Após o encontro fui trabalhar e, vez por outra, lembrava a história dos livros, especialmente a parte da nossa frustração. À noite, passei no shopping novamente para pagar umas contas e decidi ir até o estande, a fim de saber se havia chegado alguma novidade. Nenhuma notícia do “Arlequim da Pauliceia”. Eu não tirava aquele livro da cabeça. Em compensação, deparo com um exemplar de “A Terra Prometida” em meio a alguns livros de contos e outros de literatura estrangeira. Não pensei duas vezes e o comprei imediatamente. Iniciei a leitura naquela mesma noite, e até agora não consegui parar. Falta pouco para vencer as 362 páginas do romance, e um sentimento estranho já começa a se apoderar de mim. Afinal, como me desvencilhar das minhas “viagens” diárias para Bucareste, Nova York e Paris? 
 
Ambientando em três países, ao longo de seis décadas, o romance conta a história de Elena, desde 1941, quando ainda era criança na Romênia dominada pelo ditador comunista Ceausescu e foi adotada por um casal de tios, passando pela imigração para os Estados Unidos, com o marido Jacob e o filho Alexandru, até chegar aos anos 2000, mostrando a rotina de um casal de meia-idade e os conflitos atuais com Marie, a esposa de Alexandru, que causa diversos incômodos à sogra e a faz remexer no seu passado, do qual ele fez questão de se desvencilhar desde que deixou a Romênia e cortou relações com seus pais.
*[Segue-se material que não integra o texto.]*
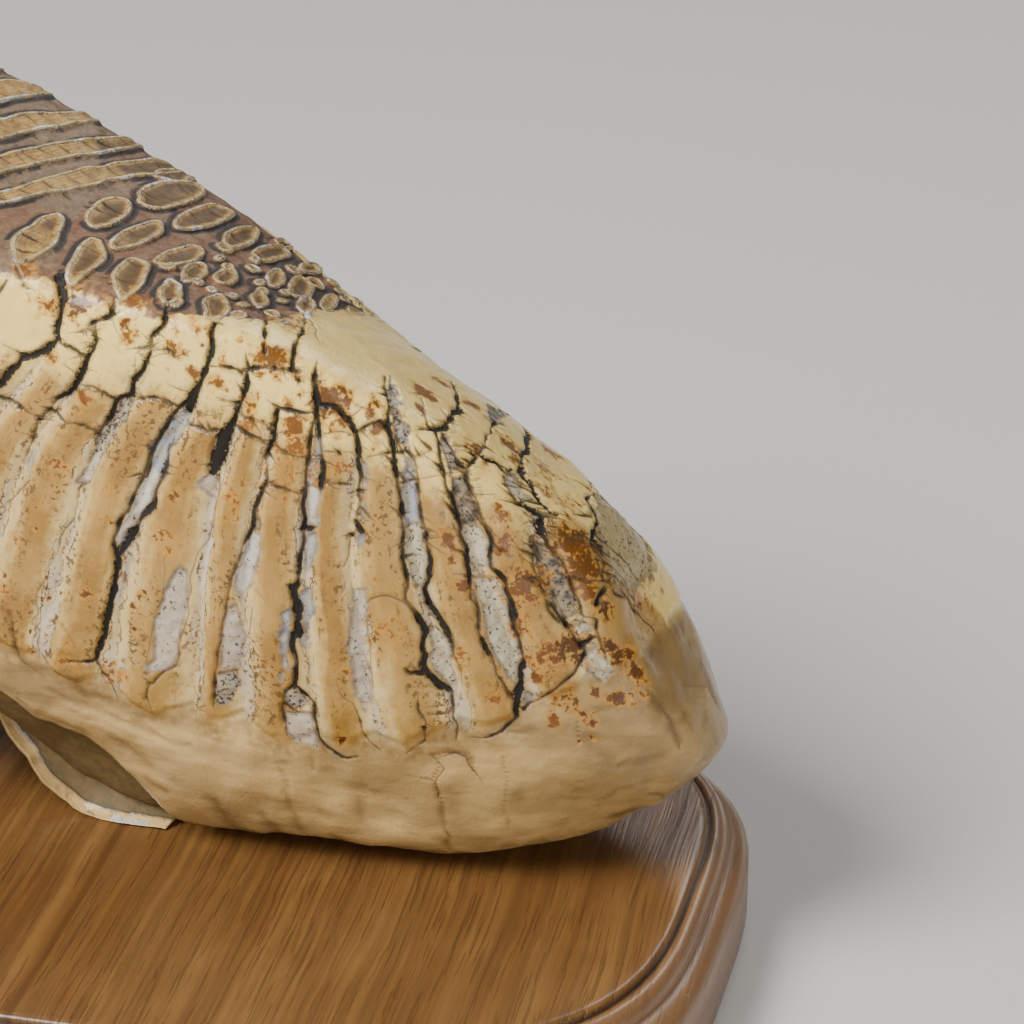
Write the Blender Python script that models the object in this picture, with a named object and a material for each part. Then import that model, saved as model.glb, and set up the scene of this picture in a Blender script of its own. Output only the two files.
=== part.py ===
"""Fossil mammoth molar standing on its moulded wooden base, as two closed solids.

Metres, +Z up, origin at the centre of the base's underside. The molar's length runs along X:
its low, unworn end points to +X and its high, worn end to -X. The driving dimensions below are
in millimetres, and every mesh is made in metres from them.
"""
import math

import bmesh
import bpy
import numpy as np

MM = 0.001

# Wooden base, a rounded oblong plinth
BASE_HALF_LENGTH = 140.0
BASE_HALF_WIDTH = 78.0
BASE_HEIGHT = 20.0
BASE_ROUNDNESS = 3.3
BASE_SEGMENTS = 60
# Routed edge from the underside up to the flat top, as inset from the outline and height
BASE_PROFILE = (
    (1.0, 0.0), (0.0, 1.0), (0.0, 11.6), (0.9, 13.6), (3.2, 15.3), (4.1, 15.9),
    (4.6, 17.4), (6.6, 18.9), (7.5, 18.6), (8.2, 19.7), (9.0, BASE_HEIGHT),
)

# Molar, in its own frame: X along its length, Y across it, Z up from the base's underside
MOLAR_GAP = 0.3
MOLAR_YAW = math.radians(-6.0)
MOLAR_FLOOR = BASE_HEIGHT + MOLAR_GAP
PLATE_PITCH = 10.4
PLATE_HEIGHT = 90.0
PLATE_PHASE = 5.2
FAN_CENTRE = 78.0
FAN_LEAN = 0.56
FAN_WIDTH = 50.0
FAN_FADE = 0.65
FAN_FADE_START = 20.0
FAN_FADE_LENGTH = 120.0
PLATE_SKEW = 0.22
SKEW_START = 50.0
SKEW_LENGTH = 80.0
# Middle line across the molar, which bends at the low end, and the axis that the plates ring
MIDDLE_Y = 19.0
BEND_START = 60.0
BEND_LENGTH = 80.0
BEND_SHIFT = 7.0
AXIS_STATIONS = (-110.0, 0.0, 60.0, 90.0, 108.0, 124.0)
AXIS_HEIGHTS = (90.0, 84.0, 76.0, 68.0, 61.0, 53.0)

# Half width at each height, near half and far half alike
SIDE_HEIGHTS = (18.0, 24.0, 32.0, 44.0, 60.0, 80.0, 105.0, 135.0, 170.0)
SIDE_HALF_WIDTHS = (23.0, 25.0, 28.5, 32.0, 34.5, 36.0, 34.5, 32.0, 29.0)
# Reach of the two ends at each height
END_HEIGHTS = (18.0, 26.0, 38.0, 52.0, 75.0, 110.0, 165.0)
LOW_END_REACH = (106.0, 114.0, 121.0, 124.0, 117.0, 109.0, 104.0)
HIGH_END_REACH = (96.0, 106.0, 114.0, 118.0, 116.0, 108.0, 92.0)
MIDDLE_X = 15.0
END_SQUARENESS = 2.3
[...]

Os conflitos emergem especialmente pelas diferenças culturais entre ambas, mas também pela insegurança de Elena em relação ao filho único, a quem ela dedicou a maior parte de sua vida e para o qual almejou uma carreira brilhante.
 
Prestes a concluir a leitura e com poucas informações sobre a autora, decidi fazer uma pesquisa na internet. Isto é tudo que eu sabia sobre ela: Catherine Cusset nasceu em 1963, vive em Nova York e foi professora de Literatura do Século XVIII. Não encontrei praticamente nada sobre ela em português, além do resumo do livro em sites de livrarias.
No mais, algumas entrevistas em canais franceses e outras em periódicos de língua espanhola, como “El País”, por exemplo. O melhor de tudo foram duas entrevistas concedidas por ela em 2010, quando esteve na Espanha justamente para divulgar “Las vidas de Lenush” (título do romance em espanhol). Entre outras coisas, Catherine rememora suas influências literárias (Balzac, Proust, Kafka, Tolstói...), dá alguns conselhos aos novos escritores, fala do seu processo de criação e da rotina como escritora. Além disso, revela a motivação central para escrever o romance em pauta. Para os novos escritores, ela deixa o seguinte recado: “Mucha perseverancia. Sólo se puede ser escritor si se persevera. La perseverancia sólo viene del deseo y de la necesidad de escribir”. 
 
E por falar em novos escritores, lembrei-me de um texto cujo título é, no mínimo, uma provocação a um certo grupo de escritores que tem ganhado cada vez mais espaço nesse mundo das superficialidades literárias, por assim dizer, especialmente nas redes sociais, onde se alardeia todo tipo de informação e de repente a pessoa ganha status. “A misteriosa geração de escritores que não querem ler”, é assim que a publicitária e mestranda em comunicação Ana Luiza Figueiredo define o tal grupo de escritores. 
 
Não apenas escritores, mas também professores de língua portuguesa, fazem parte desse grupo. Sim, conheço alguns colegas de profissão que nunca mencionaram um livro sequer e outros que dizem em alto e bom som: “não gosto de literatura”.
 
Entre outras coisas, Ana Luiza Figueiredo atribui essa aversão ao livro alheio à crença de que a escrita é um dom, mas desconstrói essa ideia de forma categórica e reforça a importância da leitura literária para a construção de um bom escritor: “é impossível ser um bom escritor sem ler”. Afinal, “Antes de ser escritor, é preciso, sobretudo, ser leitor”.